For the past five years, about five people have volunteered to help register high school students at various campuses, said Mary G. Mann, McLennan County Democratic Party secretary. Most of the increased interest she has seen has been among women, she said.
“This year we have 30 who have attended training and signed up to go into high schools,” she said. “I think our national situation definitely is the main cause for people turning out.”
A provision in the Texas Election Code requires all high school principals to serve as deputy voter registrars. The Texas Secretary of State website lists superintendents who pledged 100 percent participation among their district’s high school principals as registrars. Some of the local superintendents that signed the list come from Waco ISD, Midway ISD, West ISD, Crawford ISD, and Bruceville-Eddy ISD.

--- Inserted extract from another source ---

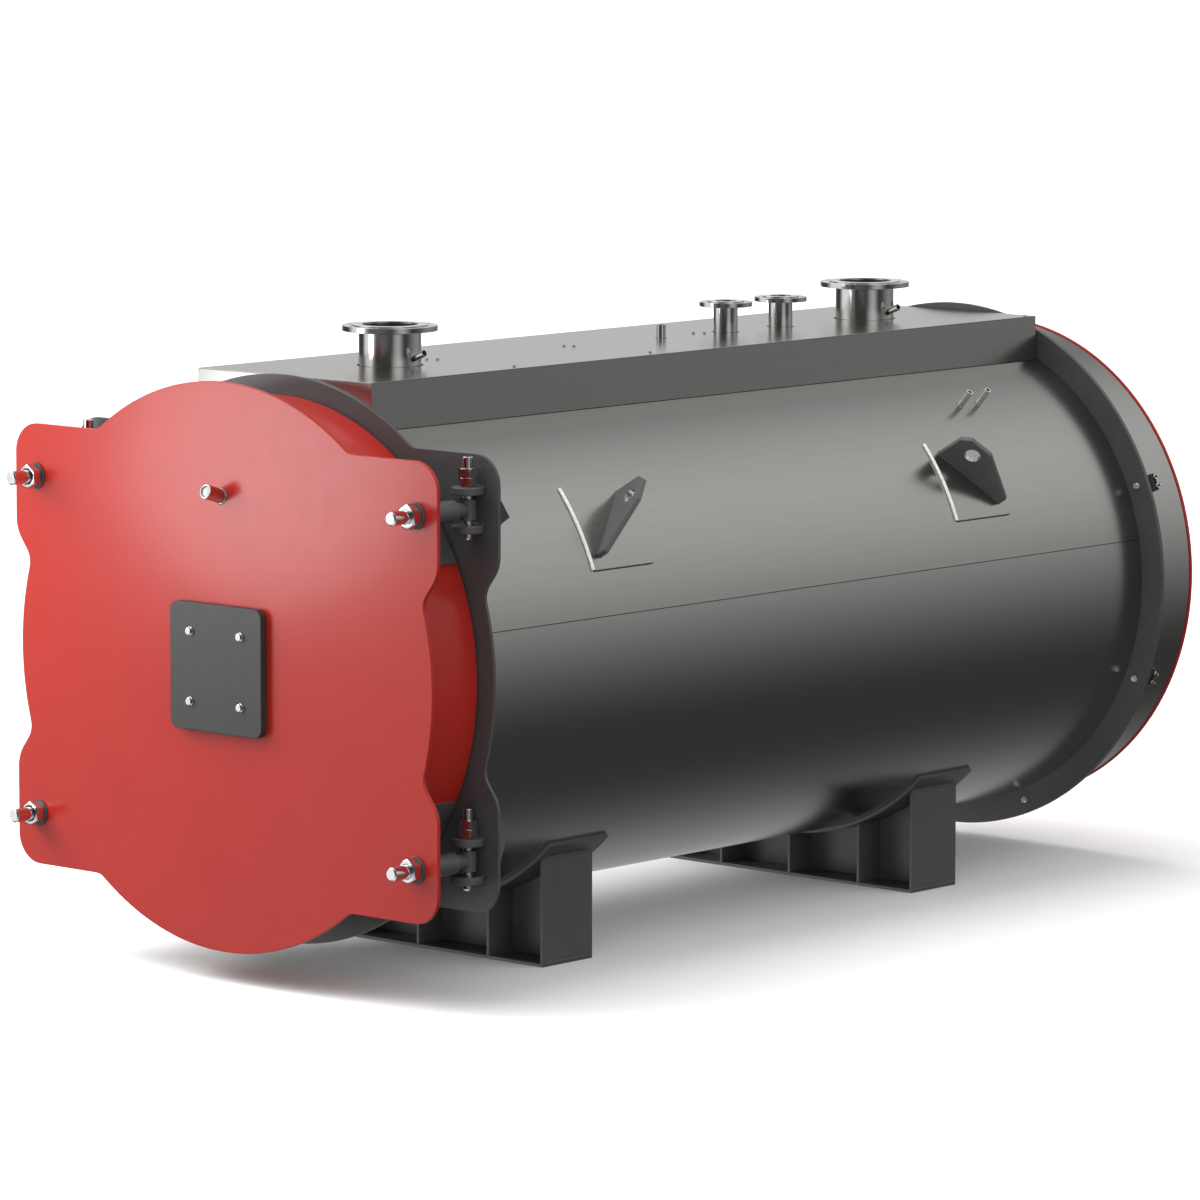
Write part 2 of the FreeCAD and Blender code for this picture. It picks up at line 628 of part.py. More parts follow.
def lifting_lug(y, towards):
    """A plate on the pad's diagonal. Its tall end is up, and towards = 1 puts that end to the rear."""
    outward = polar(1, LIFT_ANGLE)
    upward = polar(1, LIFT_ANGLE + 90)
    run = (ALONG * -towards - upward) * (1 / math.sqrt(2))
    across = run.cross(outward)
    seat = outward * (JACKET_R + LIFT_PAD_T) + ALONG * y

    def at(along, height):
        return seat + run * (along - LIFT_LUG_LENGTH / 2) + outward * height - across * (LIFT_LUG_T / 2)

    root = -2 * LIFT_LUG_T
    outline = [at(0, root), at(0, LIFT_LUG_HEIGHT - LIFT_LUG_CHAMFER),
               at(LIFT_LUG_CHAMFER, LIFT_LUG_HEIGHT),
               at(LIFT_LUG_CHAMFER + LIFT_LUG_TOP, LIFT_LUG_HEIGHT),
               at(LIFT_LUG_LENGTH, LIFT_LUG_TOE), at(LIFT_LUG_LENGTH, root)]
    plate = prism(outline, across * LIFT_LUG_T)
    hole = Part.makeCylinder(LIFT_HOLE_R, LIFT_LUG_T, at(LIFT_HOLE_FROM_END, LIFT_HOLE_HEIGHT), across)
    reach = LIFT_LUG_LENGTH
    return plate.cut(hole).cut(disc(JACKET_R + LIFT_PAD_T, y - reach, y + reach))


def lifting_lugs():
    front, rear = LIFT_Y
    return both_sides(lifting_lug(front, 1)) + both_sides(lifting_lug(rear, -1))


# ---- rear -----------------------------------------------------------------
def rear_plate():
    plate = disc(REAR_PLATE_R, REAR_PLATE_Y, REAR_PLATE_BACK_Y)
    return [plate.cut(disc(FLUE_R - FLUE_T, REAR_PLATE_Y, REAR_PLATE_BACK_Y, 0, FLUE_Z))]


def flue_outlet():
    """Round collar with a loose-bolted flange for the flue duct."""
    y0 = REAR_END_Y - FLUE_FLANGE_T
    rim = disc(FLUE_FLANGE_R, y0, REAR_END_Y, 0, FLUE_Z)
    pipe = disc(FLUE_R, REAR_PLATE_BACK_Y, REAR_END_Y, 0, FLUE_Z)
    cuts = [disc(FLUE_R - FLUE_T, REAR_PLATE_BACK_Y, REAR_END_Y, 0, FLUE_Z)]
    for k in range(FLUE_BOLTS):
        hole = polar(FLUE_PCD / 2, 360.0 / FLUE_BOLTS * (k + 0.5))
        cuts.append(disc(FLUE_BOLT_R, y0, REAR_END_Y, hole.x, FLUE_Z + hole.z))
    return [fused([rim, pipe]).cut(Part.makeCompound(cuts))]


# ---- saddles --------------------------------------------------------------
def below_wear_plate(shape, y):
    return shape.cut(disc(WEAR_R, y - SADDLE_WIDTH, y + SADDLE_WIDTH))


def saddle_wear_plates():
    start, end = -90 - WEAR_HALF_ANGLE, -90 + WEAR_HALF_ANGLE
    return [arc_panel(WEAR_R, JACKET_R, start, end, y - WEAR_WIDTH / 2, y + WEAR_WIDTH / 2)
            for y in SADDLE_Y]


def saddle_bases():
    half = SADDLE_WIDTH / 2
    return [block(-SADDLE_HALF_LENGTH, SADDLE_HALF_LENGTH, y - half, y + half,
                  -AXIS_HEIGHT, -AXIS_HEIGHT + SADDLE_PLATE_T) for y in SADDLE_Y]


def saddle_end_plates():
    half, foot = SADDLE_WIDTH / 2, -AXIS_HEIGHT + SADDLE_PLATE_T
    plates = []
    for y in SADDLE_Y:
        plate = block(SADDLE_HALF_LENGTH - SADDLE_PLATE_T, SADDLE_HALF_LENGTH, y - half, y + half, foot, 0)
        plates += both_sides(below_wear_plate(plate, y))
    return plates


def saddle_webs():
    half, foot = SADDLE_HALF_LENGTH - SADDLE_PLATE_T, -AXIS_HEIGHT + SADDLE_PLATE_T
    return [below_wear_plate(block(-half, half, y - SADDLE_PLATE_T / 2, y + SADDLE_PLATE_T / 2, foot, 0), y)
            for y in SADDLE_Y]


def saddle_ribs():
    """Upright ribs on both faces of each web."""
    foot = -AXIS_HEIGHT + SADDLE_PLATE_T
    ribs = []
    for y in SADDLE_Y:
        for x in (-SADDLE_RIB_X, 0, SADDLE_RIB_X):
            for side in SIDES:
                y0, y1 = sorted((y + side * SADDLE_PLATE_T / 2, y + side * SADDLE_WIDTH / 2))
                rib = block(x - SADDLE_PLATE_T / 2, x + SADDLE_PLATE_T / 2, y0, y1, foot, 0)
                ribs.append(below_wear_plate(rib, y))
    return ribs


# ---- the nodes ------------------------------------------------------------
def nodes():
    hinge_bolt = eye_bolt(0.0)
    latch_bolt = mirrored_x(eye_bolt(SLEEVE_CLEARANCE))
    deck_edge = DECK_EDGE_ANGLE + DECK_LANDING
    upper = jacket_panel(SIDE_SEAM_ANGLE, deck_edge)
    upper_with_stubs = upper.cut(Part.makeCompound(gauge_bars(GAUGE_STUB_R)))
    lower = jacket_panel(-90, SIDE_SEAM_ANGLE)
    return {
        "front_ring": front_ring(),
        "ring_gussets": ring_gussets(),
        "hinge_lugs": hinge_lugs(),
        "hinge_pins": hinge_pins(),
        "pin_nuts": pin_nuts(),
        "pressure_shell": pressure_shell(),
        "front_tube_plate": [tube_plate(FRONT_TUBE_PLATE_Y, True)],
        "rear_tube_plate": [tube_plate(REAR_TUBE_PLATE_Y, False)],
        "furnace_tube": furnace_tube(),
        "fire_tubes": fire_tubes(),
        "jacket_upper_right": [upper_with_stubs],
        "jacket_upper_left": [mirrored_x(upper)],
        "jacket_lower_right": [lower],
        "jacket_lower_left": [mirrored_x(lower)],
        "deck_top": deck_top(),
        "deck_sides": deck_sides(),
        "deck_ends": deck_ends(),
        "water_pipes": [water_pipe(y) for y in WATER_NOZZLE_Y],
        "water_flanges": [water_flange(y) for y in WATER_NOZZLE_Y],
        "safety_valve_pipes": safety_pipes(),
        "safety_valve_flanges": safety_flanges(),
        "air_stub": air_stub(),
        "gauge_stubs": gauge_stubs(),
        "lifting_pads": lifting_pads(),
        "lifting_lugs": lifting_lugs(),
        "rear_ring": [hoop(REAR_RING_R, SHELL_BORE_R, SHELL_LENGTH, REAR_RING_BACK_Y)],
        "rear_drum": [hoop(DRUM_R, DRUM_R - DRUM_T, REAR_RING_BACK_Y, REAR_PLATE_Y)],
        "rear_plate": rear_plate(),
        "flue_outlet": flue_outlet(),
        "saddle_wear_plates": saddle_wear_plates(),
        "saddle_bases": saddle_bases(),
        "saddle_end_plates": saddle_end_plates(),
        "saddle_webs": saddle_webs(),
        "saddle_ribs": saddle_ribs(),
        "door_plate": door_plate(),
        "door_rim": door_rim(),
        "door_lining": door_lining(),
        "door_corner_pads": corner_pads(),
        "burner_blank_plate": blank_plate(),
        "sight_pipe": sight_pipe(),
        "sight_glass": sight_glass(),
        "hinge_bolts": [hinge_bolt, mirrored_z(hinge_bolt)],
        "stud_washers": stud_washers(),
        "stud_nuts": stud_nuts(),
        "latch_bolts": [latch_bolt, mirrored_z(latch_bolt)],
    }


os.makedirs("parts", exist_ok=True)
for node_name, node_shapes in nodes().items():
    export(node_name, node_shapes)
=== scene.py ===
"""Finish and fine detail of a horizontal hot-water boiler, built around its packed construction.

Lengths are metres in the shared frame: x to the right seen from the door, y along the boiler
from the door to the rear, z up from the floor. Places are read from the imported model; the
sizes that a box can't give are fields of the class that builds the piece.
"""

import json
import logging
import math
from dataclasses import dataclass
from enum import Enum
from typing import Iterable, Sequence

import bmesh
import bpy
import numpy as np
from mathutils import Matrix, Vector
from mathutils.geometry import tessellate_polygon


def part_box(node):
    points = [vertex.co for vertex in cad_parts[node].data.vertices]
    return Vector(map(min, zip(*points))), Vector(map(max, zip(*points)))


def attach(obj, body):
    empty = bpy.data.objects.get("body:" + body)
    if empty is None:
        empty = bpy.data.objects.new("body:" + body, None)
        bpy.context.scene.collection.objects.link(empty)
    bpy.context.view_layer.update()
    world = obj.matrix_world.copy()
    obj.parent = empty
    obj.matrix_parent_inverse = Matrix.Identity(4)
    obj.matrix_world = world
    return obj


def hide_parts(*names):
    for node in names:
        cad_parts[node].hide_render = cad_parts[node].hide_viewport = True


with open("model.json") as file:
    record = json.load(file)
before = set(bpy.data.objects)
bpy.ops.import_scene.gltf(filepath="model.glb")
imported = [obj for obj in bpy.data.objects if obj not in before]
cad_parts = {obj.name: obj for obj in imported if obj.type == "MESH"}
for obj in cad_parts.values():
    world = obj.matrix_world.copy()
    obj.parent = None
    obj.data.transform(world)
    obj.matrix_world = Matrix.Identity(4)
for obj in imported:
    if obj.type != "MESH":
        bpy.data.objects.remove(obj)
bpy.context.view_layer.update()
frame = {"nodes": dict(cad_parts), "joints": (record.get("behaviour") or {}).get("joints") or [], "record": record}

logging.basicConfig(level=logging.INFO, format="%(message)s")
log = logging.getLogger("boiler")

Array = np.ndarray
TURN = 2 * math.pi
SIDES = (1, -1)
CORNERS = tuple((sx, sz) for sx in SIDES for sz in SIDES)
RIGHT, BACK, UP = np.eye(3)
EDGE_STEPS = 3            # facets round a softened plate edge
SHARP_ANGLE = math.radians(32)
MERGE = 1e-6
SINK = 0.0005             # how far a piece reaches into the one it stands on
SUPPORT = 0.06            # distance of a support point from an arc, as a share of the arc


class Body(Enum):
    """The moving groups of the construction."""

    BOILER = "boiler"
    DOOR = "door"
    LATCHES = "latches"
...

A provision in the Texas Election Code requires all high school principals to serve as deput…
More people are realizing the civic responsibility that is voting, Mann said.
“Your vote is your voice, and you don’t have a voice unless you vote,” Mann said. “I don’t care whether Democrat, Independent or I’ll say it, Republican, just go vote.”
Many people who have dropped by the McLennan County Republican Party headquarters are seeking absentee ballots, deputy registrar Linda Hill said.
“I had a lady come in yesterday wanting to get a ballot by mail for her husband because he couldn’t get out to vote. Plus he wasn’t registered,” she said. “We’re just trying to help people that way.”
The last day to apply for a ballot by mail is Oct. 26. Ballot by mail applications are on the county website — co.mclennan.tx.us/813/Ballot-By-Mail-Application — and must be sent to the county election office.